_Short task_
Repeat exactly each line of the data provided below.

_Data block_
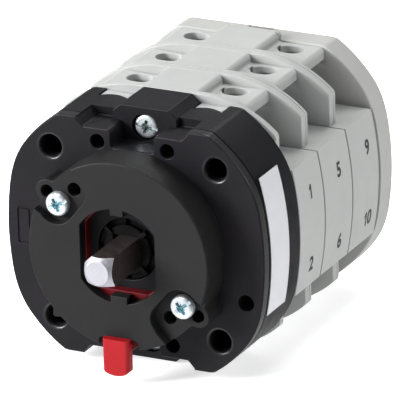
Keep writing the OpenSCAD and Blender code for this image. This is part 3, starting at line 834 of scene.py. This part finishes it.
# ------------------------------------------------------------------ release slide
def build_release():
    y0, y1 = -5.3, -3.4
    a = math.degrees(math.acos(9.75 / 10.55))
    outer = arc(0, 0, 10.55, a, 180 - a, 40) + arc(0, 0, 10.55, 180 + a, 360 - a, 40)
    s = prism(outer, y0, y1, 0.2, 0.2, "Y", 3)
    add(s, block(-5.7, 5.7, y0 + 0.02, y1 - 0.02, -10.9, -8.0))
    add(s, block(-2.6, 2.0, y0 + 0.04, y1 - 0.04, -18.6, -10.0))
    add(s, prism(rounded(boxp((-2.6, -20.2), (2.0, -17.9)), [0.4, 0.4, 0.15, 0.15], 4), -7.6, y1, 0, 0.2, "Y", 3))
    b0 = math.degrees(math.acos(8.0 / 9.6))
    b1 = math.degrees(math.asin(9.2 / 9.6))
    b2 = math.degrees(math.asin(8.0 / 9.6))
    hole = arc(0, 0, 9.6, b0, b1, 14) + arc(0, 0, 9.6, 180 - b1, 180 - b0, 14) + arc(0, 0, 9.6, 180 + b0, 180 + b2, 8) + arc(0, 0, 9.6, 360 - b2, 360 - b0, 8)
    cut(s, prism(hole, y0, y1 + 1, -0.22, 0, "Y", 3))
    # finger tab: arched lower end, rounded front corners, in front of the turret face
    w, cx = 2.8, -0.3
    front = rounded([(cx - w, -9.6), (cx + w, -9.6), (cx + w, -8.0), (cx - w, -8.0)], [0.6, 1.3, 0.1, 0.1], 8)
    tab = prism(front, -25.0, -16.9, 0.0, 0.0, "Z", 4)
    thick = rounded([(cx - w, -9.6), (cx + w, -9.6), (cx + w, -7.3), (cx - w, -7.3)], [0.6, 1.3, 0.3, 0.3], 8)
    add(tab, prism(thick, -25.0, -17.9, 0.0, 0.0, "Z", 4))
    arch = arc(cx, -19.5, 5.0, 244, 296, 24) + arc(cx + w - 1.0, -23.05, 1.0, 296, 360, 8) + [(cx + w, -5), (cx - w, -5)] + arc(cx - w + 1.0, -23.05, 1.0, 180, 244, 8)
    boolean(tab, prism(arch, -12, 0), "INTERSECT")
    bev = tab
    m = bev.modifiers.new("edge", "BEVEL")
    m.width, m.segments, m.limit_method, m.angle_limit = 0.52, 5, "ANGLE", math.radians(50)
    m.use_clamp_overlap = True
    dg = bpy.context.evaluated_depsgraph_get()
    new = bpy.data.meshes.new_from_object(bev.evaluated_get(dg))
    bev.modifiers.remove(m)
    old = bev.data
    bev.data = new
    bpy.data.meshes.remove(old)
    add(s, tab)
    return s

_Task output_
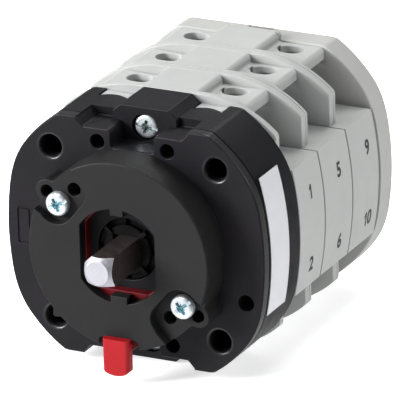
Keep writing the OpenSCAD and Blender code for this image. This is part 3, starting at line 834 of scene.py. This part finishes it.
# ------------------------------------------------------------------ release slide
def build_release():
    y0, y1 = -5.3, -3.4
    a = math.degrees(math.acos(9.75 / 10.55))
    outer = arc(0, 0, 10.55, a, 180 - a, 40) + arc(0, 0, 10.55, 180 + a, 360 - a, 40)
    s = prism(outer, y0, y1, 0.2, 0.2, "Y", 3)
    add(s, block(-5.7, 5.7, y0 + 0.02, y1 - 0.02, -10.9, -8.0))
    add(s, block(-2.6, 2.0, y0 + 0.04, y1 - 0.04, -18.6, -10.0))
    add(s, prism(rounded(boxp((-2.6, -20.2), (2.0, -17.9)), [0.4, 0.4, 0.15, 0.15], 4), -7.6, y1, 0, 0.2, "Y", 3))
    b0 = math.degrees(math.acos(8.0 / 9.6))
    b1 = math.degrees(math.asin(9.2 / 9.6))
    b2 = math.degrees(math.asin(8.0 / 9.6))
    hole = arc(0, 0, 9.6, b0, b1, 14) + arc(0, 0, 9.6, 180 - b1, 180 - b0, 14) + arc(0, 0, 9.6, 180 + b0, 180 + b2, 8) + arc(0, 0, 9.6, 360 - b2, 360 - b0, 8)
    cut(s, prism(hole, y0, y1 + 1, -0.22, 0, "Y", 3))
    # finger tab: arched lower end, rounded front corners, in front of the turret face
    w, cx = 2.8, -0.3
    front = rounded([(cx - w, -9.6), (cx + w, -9.6), (cx + w, -8.0), (cx - w, -8.0)], [0.6, 1.3, 0.1, 0.1], 8)
    tab = prism(front, -25.0, -16.9, 0.0, 0.0, "Z", 4)
    thick = rounded([(cx - w, -9.6), (cx + w, -9.6), (cx + w, -7.3), (cx - w, -7.3)], [0.6, 1.3, 0.3, 0.3], 8)
    add(tab, prism(thick, -25.0, -17.9, 0.0, 0.0, "Z", 4))
    arch = arc(cx, -19.5, 5.0, 244, 296, 24) + arc(cx + w - 1.0, -23.05, 1.0, 296, 360, 8) + [(cx + w, -5), (cx - w, -5)] + arc(cx - w + 1.0, -23.05, 1.0, 180, 244, 8)
    boolean(tab, prism(arch, -12, 0), "INTERSECT")
    bev = tab
    m = bev.modifiers.new("edge", "BEVEL")
    m.width, m.segments, m.limit_method, m.angle_limit = 0.52, 5, "ANGLE", math.radians(50)
    m.use_clamp_overlap = True
    dg = bpy.context.evaluated_depsgraph_get()
    new = bpy.data.meshes.new_from_object(bev.evaluated_get(dg))
    bev.modifiers.remove(m)
    old = bev.data
    bev.data = new
    bpy.data.meshes.remove(old)
    add(s, tab)
    return s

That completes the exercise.